Costas was wrong about one part of that statement of course. That call has eaten away at me for much longer than one mere summer. But not so with Jerry, and it is in this that perhaps Sloan's greatest victory is seen.

When asked in retrospect about what could have happened with the officiating and the game in general, Sloan responded, "You could drive yourself crazy with stuff like that. So what do you do about it? You go on about your business ... That's part of life, I guess. You have to live with it and go on. You're not gonna change it."

When further asked about Bavetta's apology for the missed calls, Sloan said, "He felt like he made a mistake, and that's fine. I'll live with that, I've made mistakes myself. Plenty of them."
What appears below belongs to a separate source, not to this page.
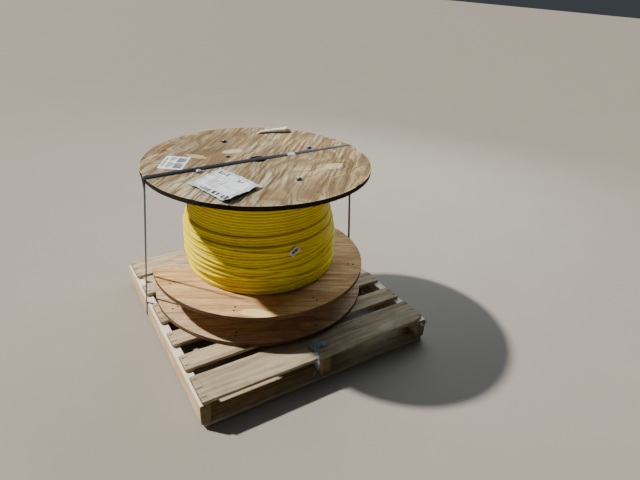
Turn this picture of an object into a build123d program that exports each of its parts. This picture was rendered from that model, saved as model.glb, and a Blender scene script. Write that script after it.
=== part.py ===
from build123d import *
import os
from math import asin, cos, degrees, hypot, radians, sin, sqrt

# Three-flange plywood cable reel, standing on end and strapped to a stringer pallet.
# Millimetres, +Z up. The origin is on the floor at the centre of the outline in plan.
# X runs along the deck boards and Y along the stringers, from the front edge to the back.
# The reel stands a little left of the pallet's middle and nearer the back edge, which it overhangs.

# Reel
flange_diameter = 914.0
ply_thickness = 18.0
winding_width = 430.0        # clear height between the top and middle flanges
chamber_height = 104.0       # clear height between the middle and bottom flanges
barrel_diameter = 567.0
barrel_wall = 9.0
barrel_groove_depth = 6.0    # how far a barrel's end is let into a flange
arbor_diameter = 70.0
drive_hole_diameter = 20.0
drive_hole_radius = 123.0    # from the arbor's centre
drive_hole_angle = 144.6

# Tail holes: small holes in pairs along radii near each rim, where the cable's end is tied
tail_hole_diameter = 7.0
tail_hole_pair_count = 8
tail_hole_angle = 6.5        # of the first pair, from +X
tail_hole_radius = 397.0     # of the inner ring
tail_hole_spacing = 22.0     # from the inner ring to the outer

# Notch cut in the middle flange from its rim down to the barrel, to pass the cable's inner end
notch_angle = 135.0          # of its middle, from +X
notch_rim_width = 470.0      # across its mouth, between the two corners
notch_side_slope = 18.3      # of each side to the notch's middle line, in degrees
notch_corner_round = 16.0
notch_barrel_margin = 8.0    # of ply left outside the barrel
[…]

It's apparent to all that Sloan made no mistake in the way he handled this situation. A lesser man would have never overcome the fact that he was screwed out of his sport's most prestigious prize. In a league that has seen one coach complain about something as absurd as an opposing mascot affecting his players, Sloan accepted his cross like a class act. So in reality, Jerry accomplished the hardest thing in all of sports: no, not winning a championship, but losing one -- in the most heinous way possible -- and still being man enough to get over it.

1 comment:

  1. This is mom using Alison's profile. I watched the press conference of Jerry Sloan's resignation. He was a class-act all the way as you have very skillfully expressed in your blog today. You have a great talent. You should send this to a newspaper.